▸ To do
Could every line of the data be printed exactly as it reads?

[Begin Data extract]

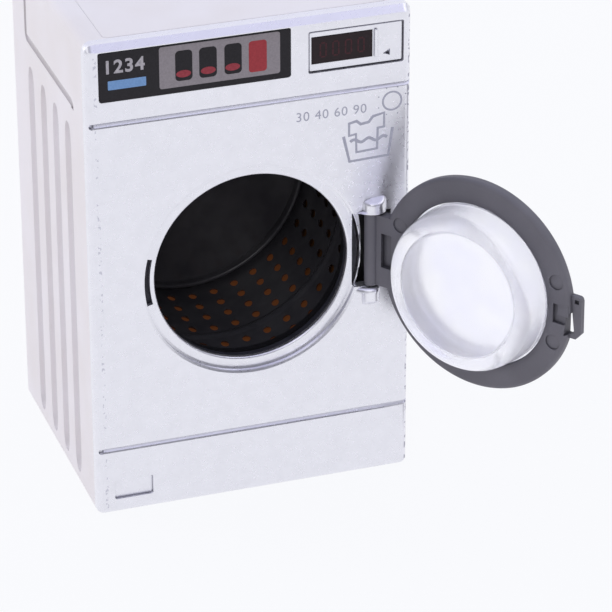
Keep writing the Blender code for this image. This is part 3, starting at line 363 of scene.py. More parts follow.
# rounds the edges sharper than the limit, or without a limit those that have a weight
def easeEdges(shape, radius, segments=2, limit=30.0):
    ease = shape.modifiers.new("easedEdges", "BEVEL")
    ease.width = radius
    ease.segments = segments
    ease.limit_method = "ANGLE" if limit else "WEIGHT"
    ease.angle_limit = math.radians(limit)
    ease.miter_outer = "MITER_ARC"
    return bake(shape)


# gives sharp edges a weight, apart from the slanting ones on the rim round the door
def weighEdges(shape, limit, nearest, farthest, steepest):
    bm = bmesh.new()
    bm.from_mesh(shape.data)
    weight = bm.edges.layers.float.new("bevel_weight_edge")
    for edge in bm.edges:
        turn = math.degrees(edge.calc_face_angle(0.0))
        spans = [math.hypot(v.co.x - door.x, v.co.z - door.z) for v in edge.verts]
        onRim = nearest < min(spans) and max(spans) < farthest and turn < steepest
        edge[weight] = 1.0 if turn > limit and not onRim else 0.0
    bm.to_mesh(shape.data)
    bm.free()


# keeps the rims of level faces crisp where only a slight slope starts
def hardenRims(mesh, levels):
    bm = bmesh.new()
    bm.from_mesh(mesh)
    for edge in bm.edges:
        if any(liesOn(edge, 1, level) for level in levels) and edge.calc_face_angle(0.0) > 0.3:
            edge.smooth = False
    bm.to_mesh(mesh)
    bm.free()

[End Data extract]

▸ Response to this task
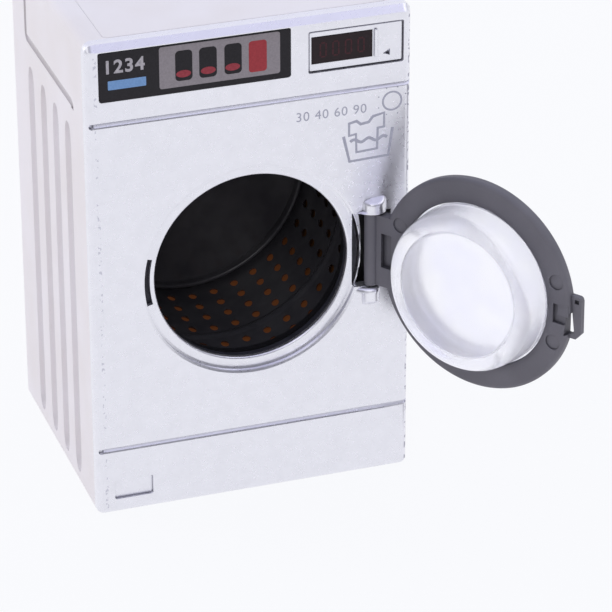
Keep writing the Blender code for this image. This is part 3, starting at line 363 of scene.py. More parts follow.
# rounds the edges sharper than the limit, or without a limit those that have a weight
def easeEdges(shape, radius, segments=2, limit=30.0):
    ease = shape.modifiers.new("easedEdges", "BEVEL")
    ease.width = radius
    ease.segments = segments
    ease.limit_method = "ANGLE" if limit else "WEIGHT"
    ease.angle_limit = math.radians(limit)
    ease.miter_outer = "MITER_ARC"
    return bake(shape)


# gives sharp edges a weight, apart from the slanting ones on the rim round the door
def weighEdges(shape, limit, nearest, farthest, steepest):
    bm = bmesh.new()
    bm.from_mesh(shape.data)
    weight = bm.edges.layers.float.new("bevel_weight_edge")
    for edge in bm.edges:
        turn = math.degrees(edge.calc_face_angle(0.0))
        spans = [math.hypot(v.co.x - door.x, v.co.z - door.z) for v in edge.verts]
        onRim = nearest < min(spans) and max(spans) < farthest and turn < steepest
        edge[weight] = 1.0 if turn > limit and not onRim else 0.0
    bm.to_mesh(shape.data)
    bm.free()


# keeps the rims of level faces crisp where only a slight slope starts
def hardenRims(mesh, levels):
    bm = bmesh.new()
    bm.from_mesh(mesh)
    for edge in bm.edges:
        if any(liesOn(edge, 1, level) for level in levels) and edge.calc_face_angle(0.0) > 0.3:
            edge.smooth = False
    bm.to_mesh(mesh)
    bm.free()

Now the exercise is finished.